**SET PROBLEM**
Every line of the data must be copied exactly.

**RECORDS SUPPLIED**
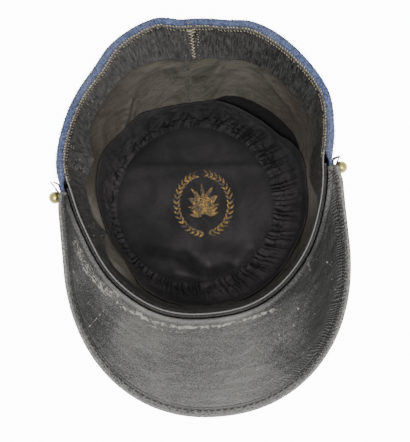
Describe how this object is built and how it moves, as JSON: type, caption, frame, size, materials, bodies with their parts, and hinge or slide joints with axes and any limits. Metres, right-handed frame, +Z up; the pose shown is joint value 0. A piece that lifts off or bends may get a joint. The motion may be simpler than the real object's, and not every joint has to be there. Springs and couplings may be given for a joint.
{
  "type": "kepi cap",
  "caption": "Kepi cap on the flat top of its crown, opening up, with a leather sweatband, gathered lining, curved leather peak and a chin strap between ball buttons.",
  "frame": {"origin": "middle of the crown top's outer face, on the surface that the cap lies on", "axes": "+Z up out of the opening, -Y towards the peak, +Y towards the back of the head, +X towards the right in the picture"},
  "size_m": [0.193, 0.251, 0.1143],
  "materials": {
    "blue_wool": "faded blue wool cloth with a short nap",
    "black_leather": "thin grained black leather, rubbed grey in places",
    "glazed_cotton": "stained brown-grey glazed cotton",
    "black_cotton": "soft black cotton sateen",
    "peak_leather": "black leather worn to grey, cracked and scuffed",
    "button_brass": "pale polished brass"
  },
  "bodies": {
    "root": {"crown_wall": "blue_wool", "crown_top": "blue_wool", "sweatband": "black_leather", "side_lining": "glazed_cotton", "gathered_lining": "black_cotton", "tip_lining": "black_cotton", "peak": "peak_leather", "peak_binding": "peak_leather", "chin_strap": "black_leather", "button_right": "button_brass", "button_left": "button_brass"}
  },
  "joints": []
}
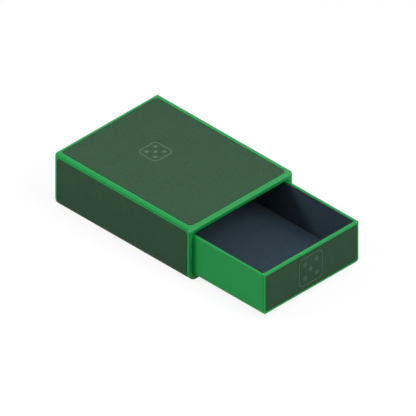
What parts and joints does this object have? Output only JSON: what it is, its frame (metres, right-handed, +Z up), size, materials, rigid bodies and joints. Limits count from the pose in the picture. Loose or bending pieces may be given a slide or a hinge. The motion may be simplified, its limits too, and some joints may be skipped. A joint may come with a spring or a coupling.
{
  "type": "dice storage chest",
  "caption": "Slip-case chest for tabletop dice: a moulded sleeve open at both ends, with let-in leatherette, and a felt-lined drawer that slides through it.",
  "frame": {"origin": "centre of the sleeve's flat underside", "axes": "+Z up; +Y along the sleeve towards its rear mouth, so that the drawer comes out towards -Y; +X to the right, seen from the drawer's front"},
  "size_m": [0.0886, 0.1755, 0.0392],
  "materials": {
    "green_plastic": "satin moulded leaf green plastic",
    "leatherette": "fine-grained matt dark green leatherette",
    "foam": "thin grey foam sheet, hidden",
    "felt": "short-napped slate felt",
    "nickel": "nickel-plated magnet, hidden"
  },
  "bodies": {
    "sleeve": {"sleeve_frame": "green_plastic", "top_panel": "leatherette", "top_backing": "foam", "wrap_panel": "leatherette", "wrap_backing": "foam", "roof_felt": "felt", "floor_felt": "felt", "left_sleeve_magnet": "nickel", "right_sleeve_magnet": "nickel"},
    "drawer": {"drawer_tray": "green_plastic", "front_panel": "leatherette", "rear_panel": "leatherette", "floor_liner": "felt", "left_liner": "felt", "right_liner": "felt", "front_liner": "felt", "rear_liner": "felt", "left_drawer_magnet": "nickel", "right_drawer_magnet": "nickel"}
  },
  "joints": [
    {"name": "drawer_slide", "type": "slide", "parent": "sleeve", "child": "drawer", "axis": [0, -1, 0], "range_m": [-0.16, 0.039]}
  ]
}
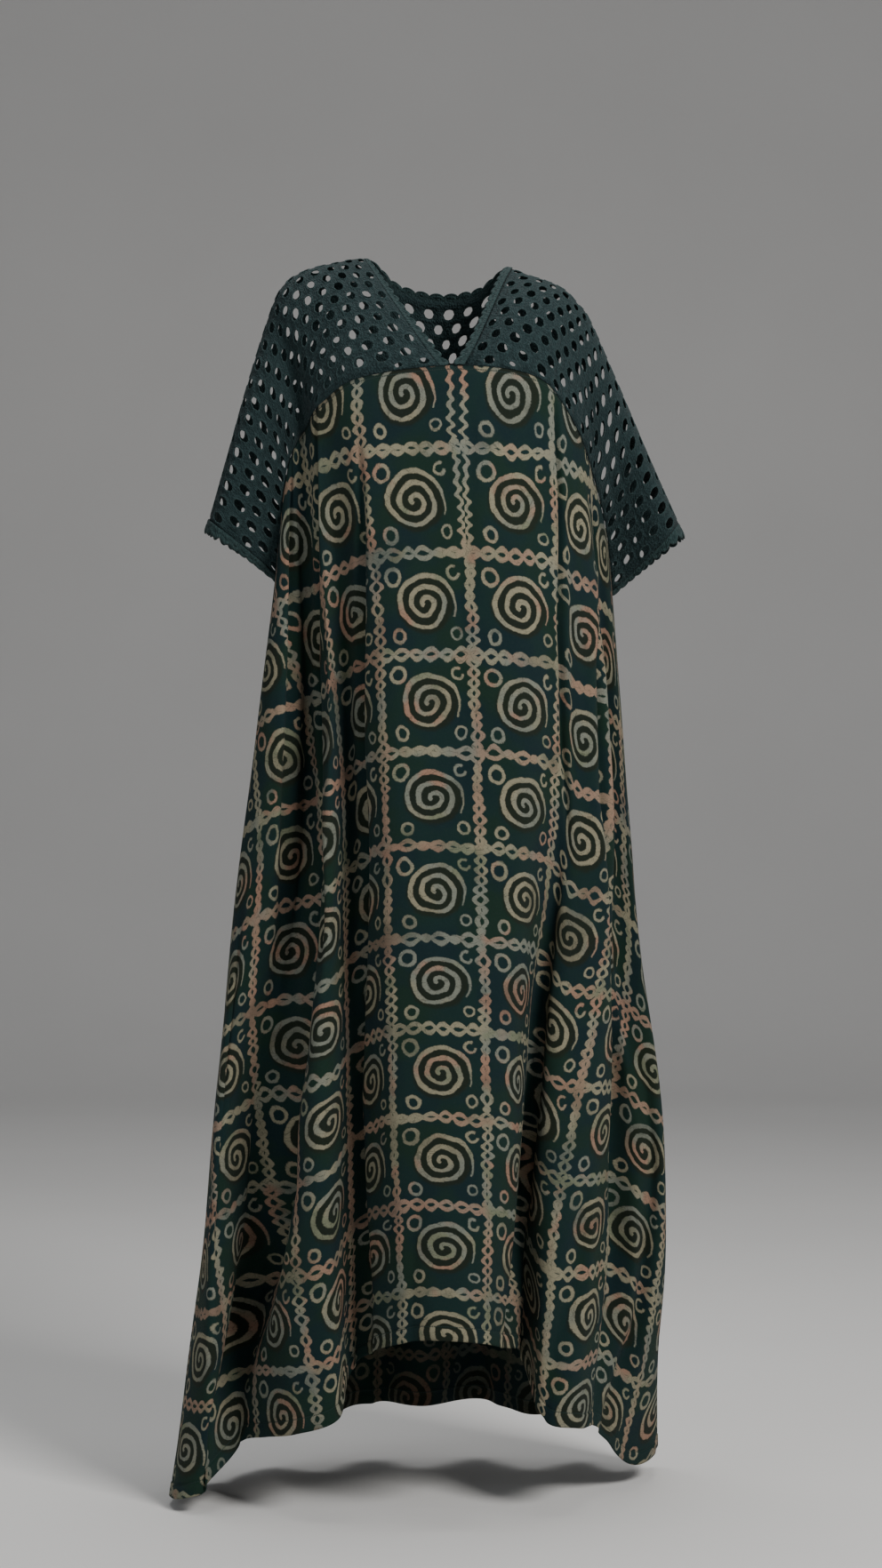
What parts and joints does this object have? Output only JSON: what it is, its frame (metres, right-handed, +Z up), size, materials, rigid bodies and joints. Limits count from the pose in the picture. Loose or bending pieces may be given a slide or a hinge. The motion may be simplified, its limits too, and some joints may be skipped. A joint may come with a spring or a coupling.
{
  "type": "lace maxi dress",
  "caption": "Kaftan-cut maxi dress with an eyelet lace yoke and wide cut-in sleeves, a scalloped V neck and a long folded body of printed cloth with an arched hem.",
  "frame": {"origin": "between the shoulders at the level of the neck points, where the shoulders of the wearer hold the dress", "axes": "+Z up, -Y out of the front of the dress, +X to the wearer's left"},
  "size_m": [0.6199, 0.3973, 1.4933],
  "materials": {
    "print": "matt woven cotton, wax-resist print in dark green, khaki and faded pink",
    "lace": "matt cotton eyelet lace with raised stitching",
    "edging": "matt crocheted cotton edging with scallops"
  },
  "bodies": {
    "root": {"print_front": "print", "print_back": "print", "lace_front_right": "lace", "lace_front_left": "lace", "lace_back": "lace", "neck_edging_right": "edging", "neck_edging_left": "edging", "neck_edging_back": "edging", "sleeve_edging_right_front": "edging", "sleeve_edging_right_back": "edging", "sleeve_edging_left_front": "edging", "sleeve_edging_left_back": "edging"}
  },
  "joints": []
}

**EXERCISE ANSWER**
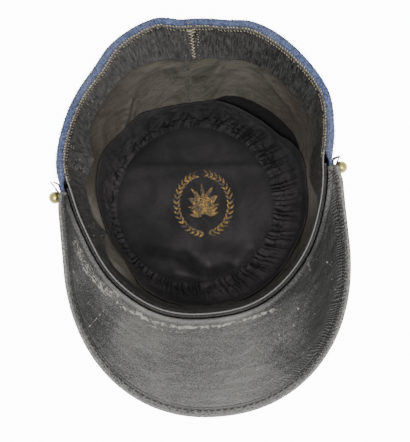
Describe how this object is built and how it moves, as JSON: type, caption, frame, size, materials, bodies with their parts, and hinge or slide joints with axes and any limits. Metres, right-handed frame, +Z up; the pose shown is joint value 0. A piece that lifts off or bends may get a joint. The motion may be simpler than the real object's, and not every joint has to be there. Springs and couplings may be given for a joint.
{
  "type": "kepi cap",
  "caption": "Kepi cap on the flat top of its crown, opening up, with a leather sweatband, gathered lining, curved leather peak and a chin strap between ball buttons.",
  "frame": {"origin": "middle of the crown top's outer face, on the surface that the cap lies on", "axes": "+Z up out of the opening, -Y towards the peak, +Y towards the back of the head, +X towards the right in the picture"},
  "size_m": [0.193, 0.251, 0.1143],
  "materials": {
    "blue_wool": "faded blue wool cloth with a short nap",
    "black_leather": "thin grained black leather, rubbed grey in places",
    "glazed_cotton": "stained brown-grey glazed cotton",
    "black_cotton": "soft black cotton sateen",
    "peak_leather": "black leather worn to grey, cracked and scuffed",
    "button_brass": "pale polished brass"
  },
  "bodies": {
    "root": {"crown_wall": "blue_wool", "crown_top": "blue_wool", "sweatband": "black_leather", "side_lining": "glazed_cotton", "gathered_lining": "black_cotton", "tip_lining": "black_cotton", "peak": "peak_leather", "peak_binding": "peak_leather", "chin_strap": "black_leather", "button_right": "button_brass", "button_left": "button_brass"}
  },
  "joints": []
}
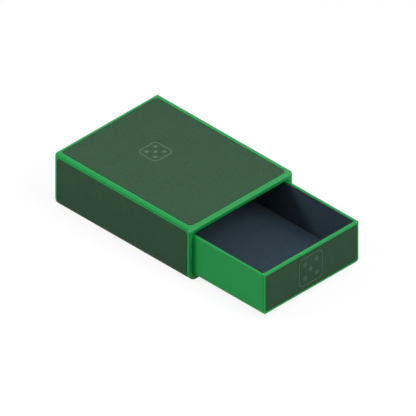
What parts and joints does this object have? Output only JSON: what it is, its frame (metres, right-handed, +Z up), size, materials, rigid bodies and joints. Limits count from the pose in the picture. Loose or bending pieces may be given a slide or a hinge. The motion may be simplified, its limits too, and some joints may be skipped. A joint may come with a spring or a coupling.
{
  "type": "dice storage chest",
  "caption": "Slip-case chest for tabletop dice: a moulded sleeve open at both ends, with let-in leatherette, and a felt-lined drawer that slides through it.",
  "frame": {"origin": "centre of the sleeve's flat underside", "axes": "+Z up; +Y along the sleeve towards its rear mouth, so that the drawer comes out towards -Y; +X to the right, seen from the drawer's front"},
  "size_m": [0.0886, 0.1755, 0.0392],
  "materials": {
    "green_plastic": "satin moulded leaf green plastic",
    "leatherette": "fine-grained matt dark green leatherette",
    "foam": "thin grey foam sheet, hidden",
    "felt": "short-napped slate felt",
    "nickel": "nickel-plated magnet, hidden"
  },
  "bodies": {
    "sleeve": {"sleeve_frame": "green_plastic", "top_panel": "leatherette", "top_backing": "foam", "wrap_panel": "leatherette", "wrap_backing": "foam", "roof_felt": "felt", "floor_felt": "felt", "left_sleeve_magnet": "nickel", "right_sleeve_magnet": "nickel"},
    "drawer": {"drawer_tray": "green_plastic", "front_panel": "leatherette", "rear_panel": "leatherette", "floor_liner": "felt", "left_liner": "felt", "right_liner": "felt", "front_liner": "felt", "rear_liner": "felt", "left_drawer_magnet": "nickel", "right_drawer_magnet": "nickel"}
  },
  "joints": [
    {"name": "drawer_slide", "type": "slide", "parent": "sleeve", "child": "drawer", "axis": [0, -1, 0], "range_m": [-0.16, 0.039]}
  ]
}
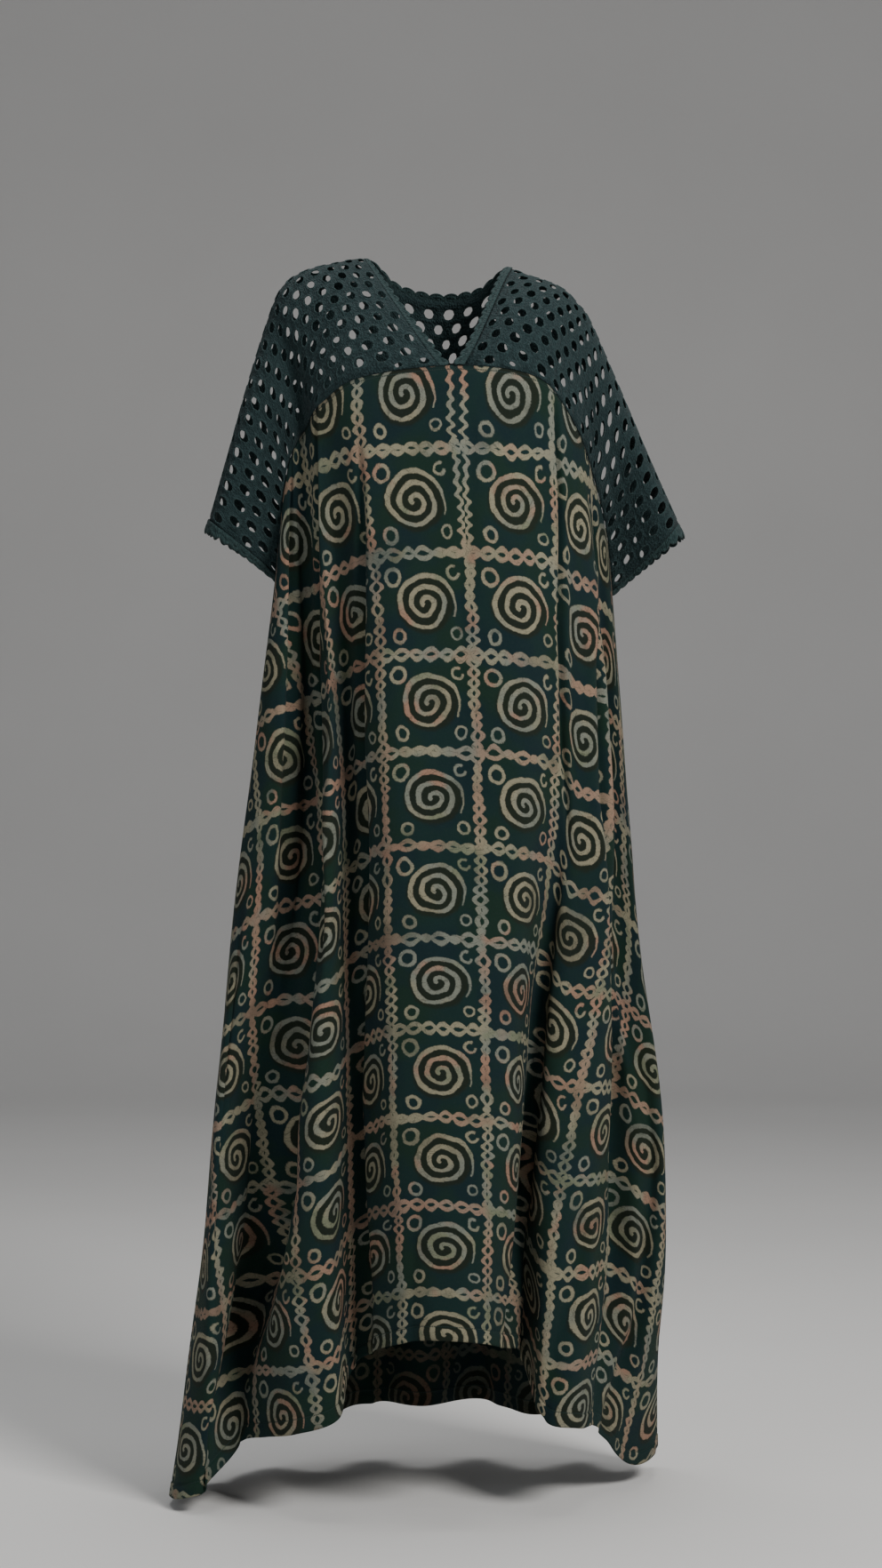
What parts and joints does this object have? Output only JSON: what it is, its frame (metres, right-handed, +Z up), size, materials, rigid bodies and joints. Limits count from the pose in the picture. Loose or bending pieces may be given a slide or a hinge. The motion may be simplified, its limits too, and some joints may be skipped. A joint may come with a spring or a coupling.
{
  "type": "lace maxi dress",
  "caption": "Kaftan-cut maxi dress with an eyelet lace yoke and wide cut-in sleeves, a scalloped V neck and a long folded body of printed cloth with an arched hem.",
  "frame": {"origin": "between the shoulders at the level of the neck points, where the shoulders of the wearer hold the dress", "axes": "+Z up, -Y out of the front of the dress, +X to the wearer's left"},
  "size_m": [0.6199, 0.3973, 1.4933],
  "materials": {
    "print": "matt woven cotton, wax-resist print in dark green, khaki and faded pink",
    "lace": "matt cotton eyelet lace with raised stitching",
    "edging": "matt crocheted cotton edging with scallops"
  },
  "bodies": {
    "root": {"print_front": "print", "print_back": "print", "lace_front_right": "lace", "lace_front_left": "lace", "lace_back": "lace", "neck_edging_right": "edging", "neck_edging_left": "edging", "neck_edging_back": "edging", "sleeve_edging_right_front": "edging", "sleeve_edging_right_back": "edging", "sleeve_edging_left_front": "edging", "sleeve_edging_left_back": "edging"}
  },
  "joints": []
}